---- Working data

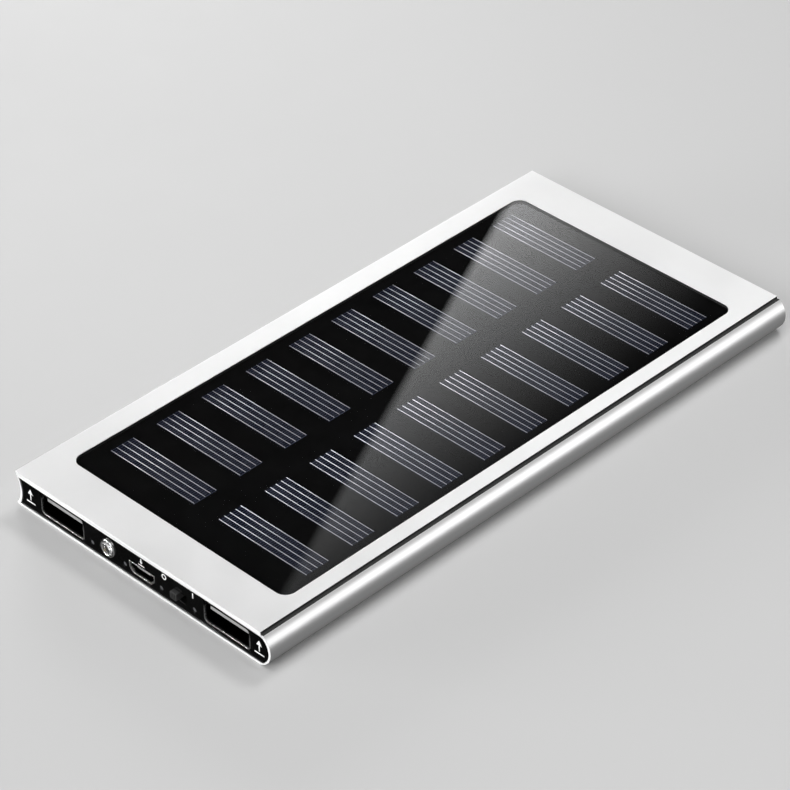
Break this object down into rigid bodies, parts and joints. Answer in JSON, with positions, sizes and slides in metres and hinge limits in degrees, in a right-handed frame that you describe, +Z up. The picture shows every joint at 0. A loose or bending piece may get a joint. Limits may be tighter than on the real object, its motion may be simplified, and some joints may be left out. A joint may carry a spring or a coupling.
{
  "type": "solar phone charger",
  "caption": "Thin aluminium pocket power bank with a solar panel in its top face, output and input sockets, torch lamp and slide switch at one end.",
  "frame": {"origin": "middle of the flat underside of the sleeve", "axes": "+Z up out of the solar panel, -Y out of the end with the sockets, +X towards the rounded spine"},
  "size_m": [0.075, 0.1558, 0.0084],
  "materials": {
    "sleeve": "satin, fine blasted",
    "cap": "gloss",
    "cover_glass": "polished",
    "cell": "dark blue silicon with printed silver lines",
    "backing": "black laminate",
    "gasket": "adhesive foam",
    "tray": "moulded",
    "pouch": "laminated foil",
    "tab": "nickel strip",
    "tape": "double-sided tape",
    "foam": "soft foam",
    "board": "solder mask",
    "port_shell": "tin-plated",
    "tongue": "moulded",
    "contact": "gold-plated",
    "lens": "clear",
    "ring": "polished",
    "pipe": "frosted",
    "lamp": "white",
    "switch_case": "pressed",
    "slider": "moulded",
    "chip": "moulded",
    "ferrite": "matt",
    "capacitor": "matt",
    "diode": "moulded",
    "lead_red": "insulation",
    "lead_black": "insulation",
    "screw": "zinc"
  },
  "bodies": {
    "case": {"aluminium_sleeve": "sleeve", "port_end_cap": "cap", "tail_end_cap": "cap", "solar_glass": "cover_glass", "solar_backing_board": "backing", "panel_gasket": "gasket", "solar_cells": "cell", "battery_tray": "tray", "battery_pouch_left": "pouch", "battery_pouch_right": "pouch", "battery_tabs": "tab", "battery_tapes": "tape", "foam_pads": "foam", "circuit_board": "board", "output_shell_left": "port_shell", "output_tongue_left": "tongue", "output_contacts_left": "contact", "output_shell_right": "port_shell", "output_tongue_right": "tongue", "output_contacts_right": "contact", "input_shell": "port_shell", "input_tongue": "tongue", "input_contacts": "contact", "torch_lamp": "lens", "torch_ring": "ring", "level_pipes": "pipe", "level_lamps": "lamp", "switch_case": "switch_case", "charging_chip": "chip", "boost_chip": "chip", "boost_coil": "ferrite", "capacitors": "capacitor", "diodes": "diode", "solar_lead_positive": "lead_red", "solar_lead_negative": "lead_black", "board_screws": "screw"},
    "slider": {"switch_slider": "slider"}
  },
  "joints": [
    {"name": "switch_slide", "type": "slide", "parent": "case", "child": "slider", "axis": [1, 0, 0], "range_m": [0, 0.002]}
  ]
}
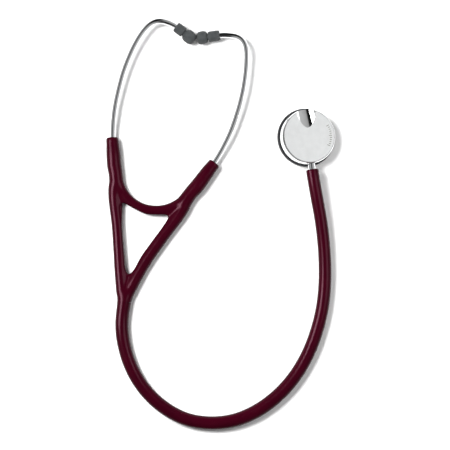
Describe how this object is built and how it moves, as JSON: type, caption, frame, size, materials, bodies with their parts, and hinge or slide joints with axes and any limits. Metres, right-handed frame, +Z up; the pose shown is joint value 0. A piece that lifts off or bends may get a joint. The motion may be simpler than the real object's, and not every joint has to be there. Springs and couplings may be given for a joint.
{
  "type": "stethoscope",
  "caption": "Single-sided stethoscope with sprung ear tubes, soft ear tips, a moulded Y tube and a round metal chestpiece, lying on a table.",
  "frame": {"origin": "on the table, under the middle of the box round the headset and chestpiece without the main tube", "axes": "+Z up from the table, +Y from the tube's bend towards the ear tips, +X from the headset towards the chestpiece"},
  "size_m": [0.1965, 0.3538, 0.0227],
  "materials": {
    "tubing": "glossy burgundy PVC",
    "plated_metal": "polished plating",
    "chestpiece_metal": "fine satin turned face, polished wall and groove",
    "spring_steel": "plain spring steel",
    "soft_tip": "soft grey silicone",
    "hard_core": "dark moulded plastic",
    "rim_ring": "dark smooth rim",
    "surround": "flexible dark ring",
    "diaphragm": "thin stiff ivory laminate"
  },
  "bodies": {
    "frame": {"yoke": "tubing", "main_tube": "tubing", "bridge_spring": "spring_steel"},
    "left_arm": {"left_sleeve": "tubing", "left_spring_clip": "spring_steel", "left_ear_tube": "plated_metal"},
    "right_arm": {"right_sleeve": "tubing", "right_spring_clip": "spring_steel", "right_ear_tube": "plated_metal"},
    "left_tip": {"left_ear_tip": "soft_tip", "left_tip_core": "hard_core"},
    "right_tip": {"right_ear_tip": "soft_tip", "right_tip_core": "hard_core"},
    "chestpiece": {"chestpiece_body": "chestpiece_metal", "stem": "plated_metal", "stem_seal": "surround", "diaphragm_rim": "rim_ring", "diaphragm_surround": "surround"},
    "diaphragm": {"diaphragm": "diaphragm"}
  },
  "joints": [
    {"name": "left_spread", "type": "hinge", "parent": "frame", "child": "left_arm", "pos_m": [-0.0902, -0.025, 0.0059], "axis": [0, 0, 1], "range_deg": [0, 20], "stiffness_Nm_per_rad": 0.25, "springref_deg": -5.73, "deforming": ["bridge_spring"]},
    {"name": "right_spread", "type": "hinge", "parent": "frame", "child": "right_arm", "pos_m": [-0.03, -0.032, 0.0056], "axis": [0, 0, -1], "range_deg": [0, 20], "stiffness_Nm_per_rad": 0.25, "springref_deg": -5.73, "deforming": ["bridge_spring"]},
    {"name": "left_tip_turn", "type": "hinge", "parent": "left_arm", "child": "left_tip", "pos_m": [-0.0388, 0.1154, 0.0094], "axis": [0.7912, -0.6025, -0.1048], "continuous": true},
    {"name": "right_tip_turn", "type": "hinge", "parent": "right_arm", "child": "right_tip", "pos_m": [-0.0011, 0.1082, 0.0079], "axis": [-0.9885, -0.121, -0.0908], "continuous": true},
    {"name": "chestpiece_swivel", "type": "hinge", "parent": "frame", "child": "chestpiece", "pos_m": [0.07827, -0.00852, 0.01306], "axis": [0.1399, -0.9899, 0.0247], "range_deg": [-90, 90]},
    {"name": "diaphragm_press", "type": "slide", "parent": "chestpiece", "child": "diaphragm", "axis": [0.1951, 0.052, 0.9794], "range_m": [0, 0.0005], "stiffness_N_per_m": 5000, "springref_m": -0.0001, "deforming": ["diaphragm_surround"]}
  ],
  "couplings": [
    {"joint": "right_spread", "follows": "left_spread", "ratio": 1}
  ]
}
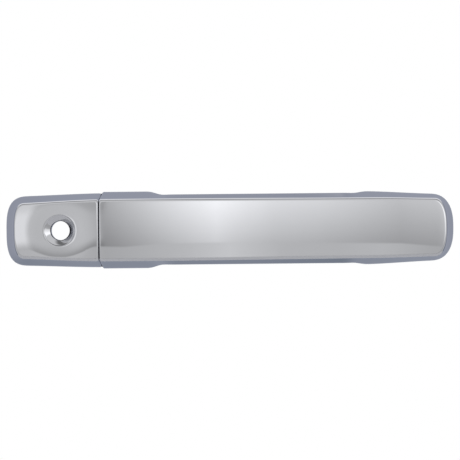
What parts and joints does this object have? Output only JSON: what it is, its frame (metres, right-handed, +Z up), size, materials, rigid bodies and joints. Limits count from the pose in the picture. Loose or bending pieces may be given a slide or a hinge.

--------

What needs to be done
Copy every line of the records word for word.

Task answer
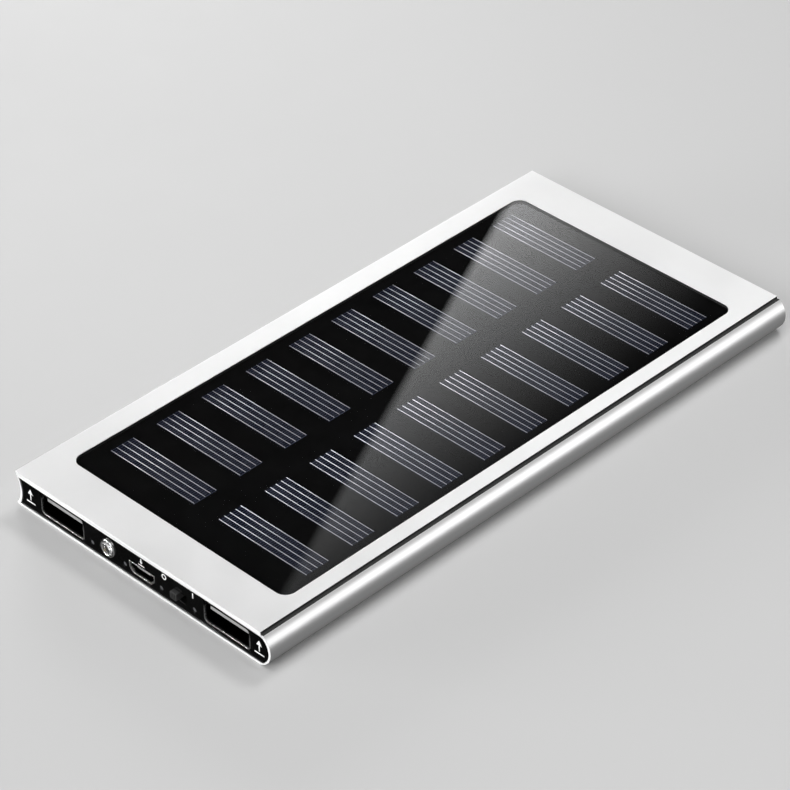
Break this object down into rigid bodies, parts and joints. Answer in JSON, with positions, sizes and slides in metres and hinge limits in degrees, in a right-handed frame that you describe, +Z up. The picture shows every joint at 0. A loose or bending piece may get a joint. Limits may be tighter than on the real object, its motion may be simplified, and some joints may be left out. A joint may carry a spring or a coupling.
{
  "type": "solar phone charger",
  "caption": "Thin aluminium pocket power bank with a solar panel in its top face, output and input sockets, torch lamp and slide switch at one end.",
  "frame": {"origin": "middle of the flat underside of the sleeve", "axes": "+Z up out of the solar panel, -Y out of the end with the sockets, +X towards the rounded spine"},
  "size_m": [0.075, 0.1558, 0.0084],
  "materials": {
    "sleeve": "satin, fine blasted",
    "cap": "gloss",
    "cover_glass": "polished",
    "cell": "dark blue silicon with printed silver lines",
    "backing": "black laminate",
    "gasket": "adhesive foam",
    "tray": "moulded",
    "pouch": "laminated foil",
    "tab": "nickel strip",
    "tape": "double-sided tape",
    "foam": "soft foam",
    "board": "solder mask",
    "port_shell": "tin-plated",
    "tongue": "moulded",
    "contact": "gold-plated",
    "lens": "clear",
    "ring": "polished",
    "pipe": "frosted",
    "lamp": "white",
    "switch_case": "pressed",
    "slider": "moulded",
    "chip": "moulded",
    "ferrite": "matt",
    "capacitor": "matt",
    "diode": "moulded",
    "lead_red": "insulation",
    "lead_black": "insulation",
    "screw": "zinc"
  },
  "bodies": {
    "case": {"aluminium_sleeve": "sleeve", "port_end_cap": "cap", "tail_end_cap": "cap", "solar_glass": "cover_glass", "solar_backing_board": "backing", "panel_gasket": "gasket", "solar_cells": "cell", "battery_tray": "tray", "battery_pouch_left": "pouch", "battery_pouch_right": "pouch", "battery_tabs": "tab", "battery_tapes": "tape", "foam_pads": "foam", "circuit_board": "board", "output_shell_left": "port_shell", "output_tongue_left": "tongue", "output_contacts_left": "contact", "output_shell_right": "port_shell", "output_tongue_right": "tongue", "output_contacts_right": "contact", "input_shell": "port_shell", "input_tongue": "tongue", "input_contacts": "contact", "torch_lamp": "lens", "torch_ring": "ring", "level_pipes": "pipe", "level_lamps": "lamp", "switch_case": "switch_case", "charging_chip": "chip", "boost_chip": "chip", "boost_coil": "ferrite", "capacitors": "capacitor", "diodes": "diode", "solar_lead_positive": "lead_red", "solar_lead_negative": "lead_black", "board_screws": "screw"},
    "slider": {"switch_slider": "slider"}
  },
  "joints": [
    {"name": "switch_slide", "type": "slide", "parent": "case", "child": "slider", "axis": [1, 0, 0], "range_m": [0, 0.002]}
  ]
}
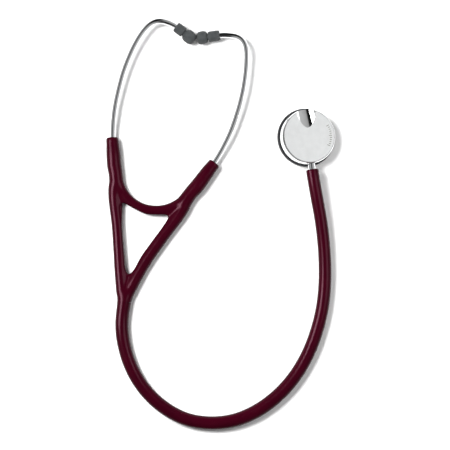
Describe how this object is built and how it moves, as JSON: type, caption, frame, size, materials, bodies with their parts, and hinge or slide joints with axes and any limits. Metres, right-handed frame, +Z up; the pose shown is joint value 0. A piece that lifts off or bends may get a joint. The motion may be simpler than the real object's, and not every joint has to be there. Springs and couplings may be given for a joint.
{
  "type": "stethoscope",
  "caption": "Single-sided stethoscope with sprung ear tubes, soft ear tips, a moulded Y tube and a round metal chestpiece, lying on a table.",
  "frame": {"origin": "on the table, under the middle of the box round the headset and chestpiece without the main tube", "axes": "+Z up from the table, +Y from the tube's bend towards the ear tips, +X from the headset towards the chestpiece"},
  "size_m": [0.1965, 0.3538, 0.0227],
  "materials": {
    "tubing": "glossy burgundy PVC",
    "plated_metal": "polished plating",
    "chestpiece_metal": "fine satin turned face, polished wall and groove",
    "spring_steel": "plain spring steel",
    "soft_tip": "soft grey silicone",
    "hard_core": "dark moulded plastic",
    "rim_ring": "dark smooth rim",
    "surround": "flexible dark ring",
    "diaphragm": "thin stiff ivory laminate"
  },
  "bodies": {
    "frame": {"yoke": "tubing", "main_tube": "tubing", "bridge_spring": "spring_steel"},
    "left_arm": {"left_sleeve": "tubing", "left_spring_clip": "spring_steel", "left_ear_tube": "plated_metal"},
    "right_arm": {"right_sleeve": "tubing", "right_spring_clip": "spring_steel", "right_ear_tube": "plated_metal"},
    "left_tip": {"left_ear_tip": "soft_tip", "left_tip_core": "hard_core"},
    "right_tip": {"right_ear_tip": "soft_tip", "right_tip_core": "hard_core"},
    "chestpiece": {"chestpiece_body": "chestpiece_metal", "stem": "plated_metal", "stem_seal": "surround", "diaphragm_rim": "rim_ring", "diaphragm_surround": "surround"},
    "diaphragm": {"diaphragm": "diaphragm"}
  },
  "joints": [
    {"name": "left_spread", "type": "hinge", "parent": "frame", "child": "left_arm", "pos_m": [-0.0902, -0.025, 0.0059], "axis": [0, 0, 1], "range_deg": [0, 20], "stiffness_Nm_per_rad": 0.25, "springref_deg": -5.73, "deforming": ["bridge_spring"]},
    {"name": "right_spread", "type": "hinge", "parent": "frame", "child": "right_arm", "pos_m": [-0.03, -0.032, 0.0056], "axis": [0, 0, -1], "range_deg": [0, 20], "stiffness_Nm_per_rad": 0.25, "springref_deg": -5.73, "deforming": ["bridge_spring"]},
    {"name": "left_tip_turn", "type": "hinge", "parent": "left_arm", "child": "left_tip", "pos_m": [-0.0388, 0.1154, 0.0094], "axis": [0.7912, -0.6025, -0.1048], "continuous": true},
    {"name": "right_tip_turn", "type": "hinge", "parent": "right_arm", "child": "right_tip", "pos_m": [-0.0011, 0.1082, 0.0079], "axis": [-0.9885, -0.121, -0.0908], "continuous": true},
    {"name": "chestpiece_swivel", "type": "hinge", "parent": "frame", "child": "chestpiece", "pos_m": [0.07827, -0.00852, 0.01306], "axis": [0.1399, -0.9899, 0.0247], "range_deg": [-90, 90]},
    {"name": "diaphragm_press", "type": "slide", "parent": "chestpiece", "child": "diaphragm", "axis": [0.1951, 0.052, 0.9794], "range_m": [0, 0.0005], "stiffness_N_per_m": 5000, "springref_m": -0.0001, "deforming": ["diaphragm_surround"]}
  ],
  "couplings": [
    {"joint": "right_spread", "follows": "left_spread", "ratio": 1}
  ]
}
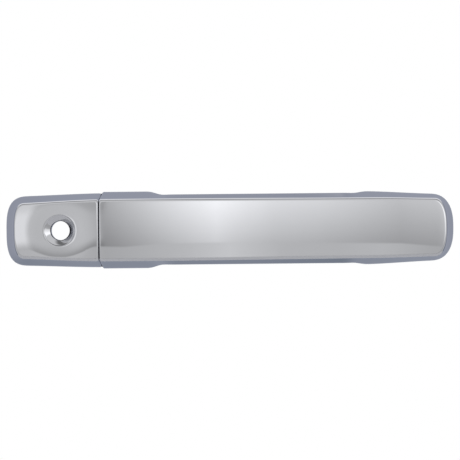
What parts and joints does this object have? Output only JSON: what it is, its frame (metres, right-handed, +Z up), size, materials, rigid bodies and joints. Limits count from the pose in the picture. Loose or bending pieces may be given a slide or a hinge.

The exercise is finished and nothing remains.